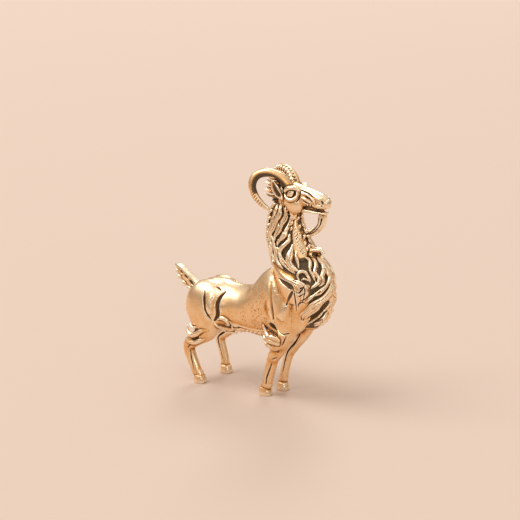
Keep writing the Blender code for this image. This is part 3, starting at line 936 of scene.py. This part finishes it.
# The curls' rows are x, y, z, half width, half depth.
RIGHT_ELBOW_CURLS = [
    [
        (11.0, -4.5, 12.9, 0.7, 0.6), (9.8, -4.9, 13.3, 0.7, 0.6), (8.8, -4.8, 13.2, 0.6, 0.5),
        (7.9, -4.6, 13.9, 0.42, 0.4), (7.0, -4.4, 15.2, 0.2, 0.2),
    ],
    [
        (10.8, -4.6, 12.3, 0.7, 0.65), (9.4, -4.95, 12.5, 0.75, 0.62), (8.0, -4.7, 12.5, 0.6, 0.52),
        (7.4, -4.5, 12.9, 0.4, 0.36),
    ],
    [
        (10.2, -4.2, 11.1, 0.6, 0.6), (9.0, -4.5, 11.3, 0.65, 0.55), (8.1, -4.3, 11.3, 0.55, 0.5),
        (7.6, -4.2, 11.6, 0.4, 0.36),
    ],
]
RIGHT_HOCK_CURLS = [
    [
        (-6.2, -5.3, 11.9, 0.3, 0.3), (-7.6, -5.6, 11.5, 0.5, 0.48), (-9.0, -5.65, 10.6, 0.6, 0.58),
        (-10.4, -5.5, 10.0, 0.6, 0.52), (-11.6, -5.3, 10.5, 0.45, 0.42), (-12.1, -5.1, 11.6, 0.16, 0.16),
    ],
    [
        (-6.9, -5.2, 10.0, 0.3, 0.3), (-8.4, -5.5, 9.2, 0.55, 0.5), (-10.0, -5.4, 8.5, 0.6, 0.52),
        (-11.7, -5.2, 8.5, 0.5, 0.46), (-12.5, -5.0, 8.9, 0.2, 0.2),
    ],
    [(-9.0, -5.6, 12.0, 0.25, 0.2), (-10.2, -5.5, 11.7, 0.36, 0.3), (-11.1, -5.4, 12.3, 0.12, 0.12)],
]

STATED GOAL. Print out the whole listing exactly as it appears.

WORKED SOLUTION.
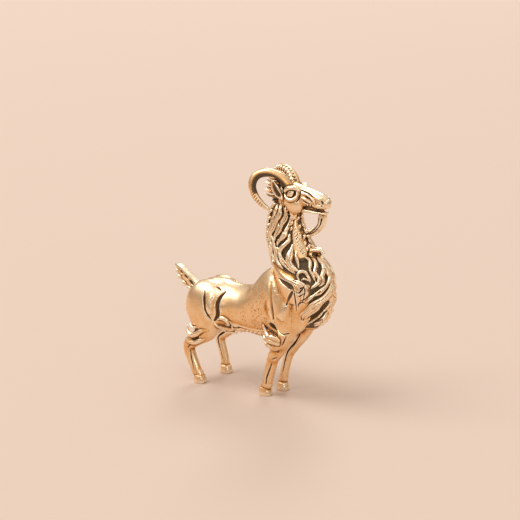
Keep writing the Blender code for this image. This is part 3, starting at line 936 of scene.py. This part finishes it.
# The curls' rows are x, y, z, half width, half depth.
RIGHT_ELBOW_CURLS = [
    [
        (11.0, -4.5, 12.9, 0.7, 0.6), (9.8, -4.9, 13.3, 0.7, 0.6), (8.8, -4.8, 13.2, 0.6, 0.5),
        (7.9, -4.6, 13.9, 0.42, 0.4), (7.0, -4.4, 15.2, 0.2, 0.2),
    ],
    [
        (10.8, -4.6, 12.3, 0.7, 0.65), (9.4, -4.95, 12.5, 0.75, 0.62), (8.0, -4.7, 12.5, 0.6, 0.52),
        (7.4, -4.5, 12.9, 0.4, 0.36),
    ],
    [
        (10.2, -4.2, 11.1, 0.6, 0.6), (9.0, -4.5, 11.3, 0.65, 0.55), (8.1, -4.3, 11.3, 0.55, 0.5),
        (7.6, -4.2, 11.6, 0.4, 0.36),
    ],
]
RIGHT_HOCK_CURLS = [
    [
        (-6.2, -5.3, 11.9, 0.3, 0.3), (-7.6, -5.6, 11.5, 0.5, 0.48), (-9.0, -5.65, 10.6, 0.6, 0.58),
        (-10.4, -5.5, 10.0, 0.6, 0.52), (-11.6, -5.3, 10.5, 0.45, 0.42), (-12.1, -5.1, 11.6, 0.16, 0.16),
    ],
    [
        (-6.9, -5.2, 10.0, 0.3, 0.3), (-8.4, -5.5, 9.2, 0.55, 0.5), (-10.0, -5.4, 8.5, 0.6, 0.52),
        (-11.7, -5.2, 8.5, 0.5, 0.46), (-12.5, -5.0, 8.9, 0.2, 0.2),
    ],
    [(-9.0, -5.6, 12.0, 0.25, 0.2), (-10.2, -5.5, 11.7, 0.36, 0.3), (-11.1, -5.4, 12.3, 0.12, 0.12)],
]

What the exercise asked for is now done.